The defining of protest types gives young activists different ways to react to injustice.

This caught my eye because the first book I had picked up at A Room of One’s Own, Innosanto Nagara’s The Wedding Portrait (Triangle Square 2017) had a discussion of the types of protest as its very raison d’être.  The subtitle of the book is, “The Story of a Photograph and Why Sometimes we Break the Rules” and it opens with an epigraph from Thoreau’s Civil Disobedience.  After an opening page introducing the photograph of the title, the book continues with a discussion of different types of civil disobedience—beginning with the bus boycotts in the American south in the 1960s.  This discussion struck me particularly because rather than show the expected picture of Rosa Parks, Nagara decided instead to introduce readers to an earlier protester—the 15-year-old Claudette Colvin who, like Parks, refused to move to the back of the bus when police demanded she do so.  Nagara indicates that Colvin was arrested, but also that “In the end, the laws were changed.  This is called CIVIL DISOBEDIENCE.”



Most books that mention the bus boycotts highlight Rosa Parks, but Nagara focuses on the young protester Claudette Colvin.

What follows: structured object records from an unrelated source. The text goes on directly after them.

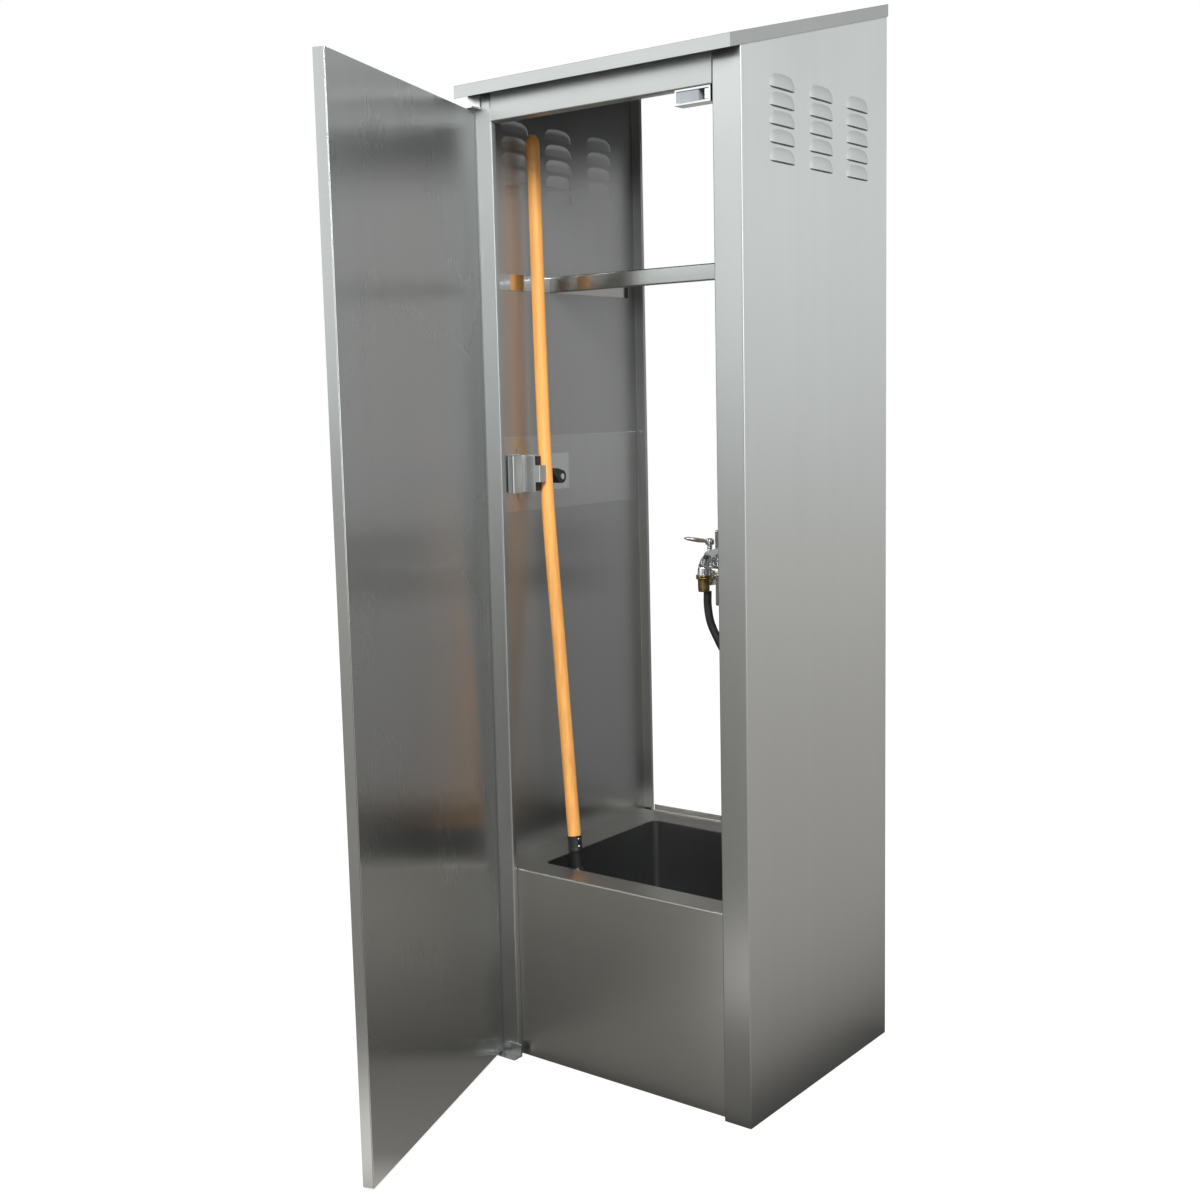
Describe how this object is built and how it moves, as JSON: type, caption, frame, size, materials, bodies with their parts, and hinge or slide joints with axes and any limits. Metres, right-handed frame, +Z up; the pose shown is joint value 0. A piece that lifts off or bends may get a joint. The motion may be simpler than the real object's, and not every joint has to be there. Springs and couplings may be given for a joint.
{
  "type": "mop service sink cabinet",
  "caption": "Full-height steel mop service cabinet with a sloped top, floor-level sink bowl, service faucet with hose, shelf, mop holder and hinged door.",
  "frame": {"origin": "on the floor, at the middle of the rear cross rail's foot flange", "axes": "+Z up, +X to the right of someone facing the door, +Y towards the wall behind"},
  "size_m": [0.651, 1.129, 2.134],
  "materials": {
    "brushed_steel": "brushed stainless sheet",
    "polished_steel": "polished stainless sheet",
    "chrome": "polished chrome",
    "brass": "dull brass",
    "rubber": "matt black rubber",
    "dark_plastic": "black moulded plastic",
    "grey_plastic": "grey moulded plastic",
    "pale_plastic": "off-white moulded plastic",
    "wood": "varnished wood"
  },
  "bodies": {
    "cabinet": {"side_panel_left": "brushed_steel", "side_panel_right": "brushed_steel", "top_cap": "brushed_steel", "header_rail": "brushed_steel", "rear_rail_bottom": "brushed_steel", "rear_rail_top": "brushed_steel", "shelf": "polished_steel", "shelf_rail_left": "polished_steel", "shelf_rail_right": "polished_steel", "sink_deck": "brushed_steel", "sink_bowl": "brushed_steel", "deck_bracket_left": "brushed_steel", "deck_bracket_right": "brushed_steel", "drain_body": "chrome", "drain_gasket": "rubber", "drain_nut": "brass", "tailpiece": "chrome", "tailpiece_nut": "brass", "hanger_band": "polished_steel", "holder_plate": "polished_steel", "holder_bracket": "polished_steel", "holder_retainer": "polished_steel", "holder_grip_block": "rubber", "holder_cam_pin": "chrome", "hinge_bracket_bottom": "polished_steel", "hinge_bracket_top": "polished_steel", "hinge_pin_bottom": "chrome", "hinge_pin_top": "chrome", "catch_frame": "polished_steel", "catch_magnet": "grey_plastic", "catch_bumper": "pale_plastic", "faucet_bracket": "brushed_steel", "faucet_body": "chrome", "faucet_spout": "chrome", "vacuum_breaker": "chrome", "inlet_flange_left": "chrome", "inlet_flange_right": "chrome", "bonnet_left": "chrome", "bonnet_right": "chrome", "spout_brace": "chrome", "hose_coupling": "brass", "hose": "rubber"},
    "door": {"door_pan": "brushed_steel", "door_liner": "brushed_steel", "door_stiffener": "brushed_steel", "door_bush_bottom": "brass", "door_bush_top": "brass"},
    "lever_left": {"lever_left": "chrome"},
    "lever_right": {"lever_right": "chrome"},
    "holder_cam": {"holder_cam": "rubber"},
    "mop": {"mop_handle": "wood", "mop_clamp": "dark_plastic"},
    "strainer": {"strainer_basket": "chrome"}
  },
  "joints": [
    {"name": "door_hinge", "type": "hinge", "parent": "cabinet", "child": "door", "pos_m": [-0.305, -0.546, 0.5], "axis": [0, 0, 1], "range_deg": [-45, 70.6]},
    {"name": "lever_left_turn", "type": "hinge", "parent": "cabinet", "child": "lever_left", "pos_m": [-0.0715, -0.0598, 1.04], "axis": [0, 0, 1], "range_deg": [0, 90]},
    {"name": "lever_right_turn", "type": "hinge", "parent": "cabinet", "child": "lever_right", "pos_m": [0.1315, -0.0598, 1.04], "axis": [0, 0, 1], "range_deg": [-90, 0]},
    {"name": "holder_cam_pivot", "type": "hinge", "parent": "cabinet", "child": "holder_cam", "pos_m": [-0.278, -0.32658, 1.20975], "axis": [1, 0, 0], "range_deg": [-55, 0]},
    {"name": "mop_lift_off", "type": "slide", "parent": "cabinet", "child": "mop", "axis": [1, 0, 0], "range_m": [0, 0.12]},
    {"name": "strainer_lift_off", "type": "slide", "parent": "cabinet", "child": "strainer", "axis": [0, 0, 1], "range_m": [0, 0.12]}
  ]
}
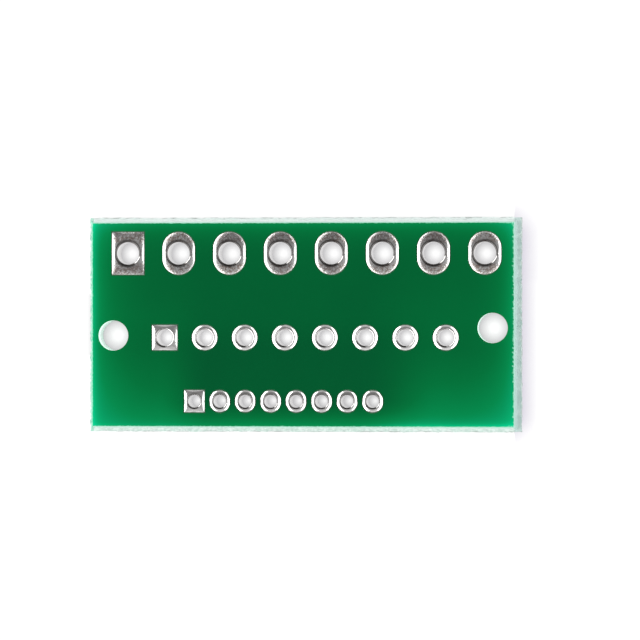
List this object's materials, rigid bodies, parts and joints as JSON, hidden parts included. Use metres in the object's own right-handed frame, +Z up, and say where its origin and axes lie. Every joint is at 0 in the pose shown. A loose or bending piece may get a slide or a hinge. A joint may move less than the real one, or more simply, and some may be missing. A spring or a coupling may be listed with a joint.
{
  "type": "pin pitch adapter board",
  "caption": "Small green circuit board with three rows of plated holes at different pitches, joined hole to hole, and a bare mounting hole near each end.",
  "frame": {"origin": "middle of the board's outline, level with the lowest solder on the underside", "axes": "+X along the rows towards hole 8, +Y towards the 2.54 mm row, +Z up through the board"},
  "size_m": [0.0216, 0.0106, 0.0018],
  "materials": {
    "laminate": "glass-epoxy, torn edge",
    "mask": "glossy green lacquer",
    "solder": "levelled tin solder",
    "copper": "bare copper under lacquer"
  },
  "bodies": {
    "root": {"substrate": "laminate", "solder_mask_top": "mask", "solder_mask_bottom": "mask", "plated_hole_254_1": "solder", "plated_hole_254_2": "solder", "plated_hole_254_3": "solder", "plated_hole_254_4": "solder", "plated_hole_254_5": "solder", "plated_hole_254_6": "solder", "plated_hole_254_7": "solder", "plated_hole_254_8": "solder", "plated_hole_200_1": "solder", "plated_hole_200_2": "solder", "plated_hole_200_3": "solder", "plated_hole_200_4": "solder", "plated_hole_200_5": "solder", "plated_hole_200_6": "solder", "plated_hole_200_7": "solder", "plated_hole_200_8": "solder", "plated_hole_127_1": "solder", "plated_hole_127_2": "solder", "plated_hole_127_3": "solder", "plated_hole_127_4": "solder", "plated_hole_127_5": "solder", "plated_hole_127_6": "solder", "plated_hole_127_7": "solder", "plated_hole_127_8": "solder", "track_1": "copper", "track_2": "copper", "track_3": "copper", "track_4": "copper", "track_5": "copper", "track_6": "copper", "track_7": "copper", "track_8": "copper"}
  },
  "joints": []
}
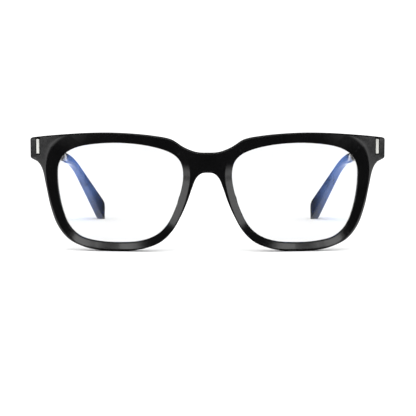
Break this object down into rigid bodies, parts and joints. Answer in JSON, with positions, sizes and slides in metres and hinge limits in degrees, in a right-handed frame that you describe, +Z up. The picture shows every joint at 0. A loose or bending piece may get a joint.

The book continues through different types of protests (my favorite line is in the section about the Salt March in India, where Nagara writes, “So the people said, ‘Sorry, British Empire, but it’s time for you to go home’”) including a page on Black Lives Matter and their protest against the confederate flag, before finally returning to the original wedding portrait.  It is only then that we learn that they bride and groom were married at a protest, and were handcuffed and arrested.  Like The Little Book of Little Activists, The Wedding Portrait shows protesters of every color.  It also emphasizes what young (and not-so-young) activists need to hear in troubled times: protest does not always lead to change right away, but with enough time and commitment, all people have the power to make a difference.  How you decide to do it is up to you.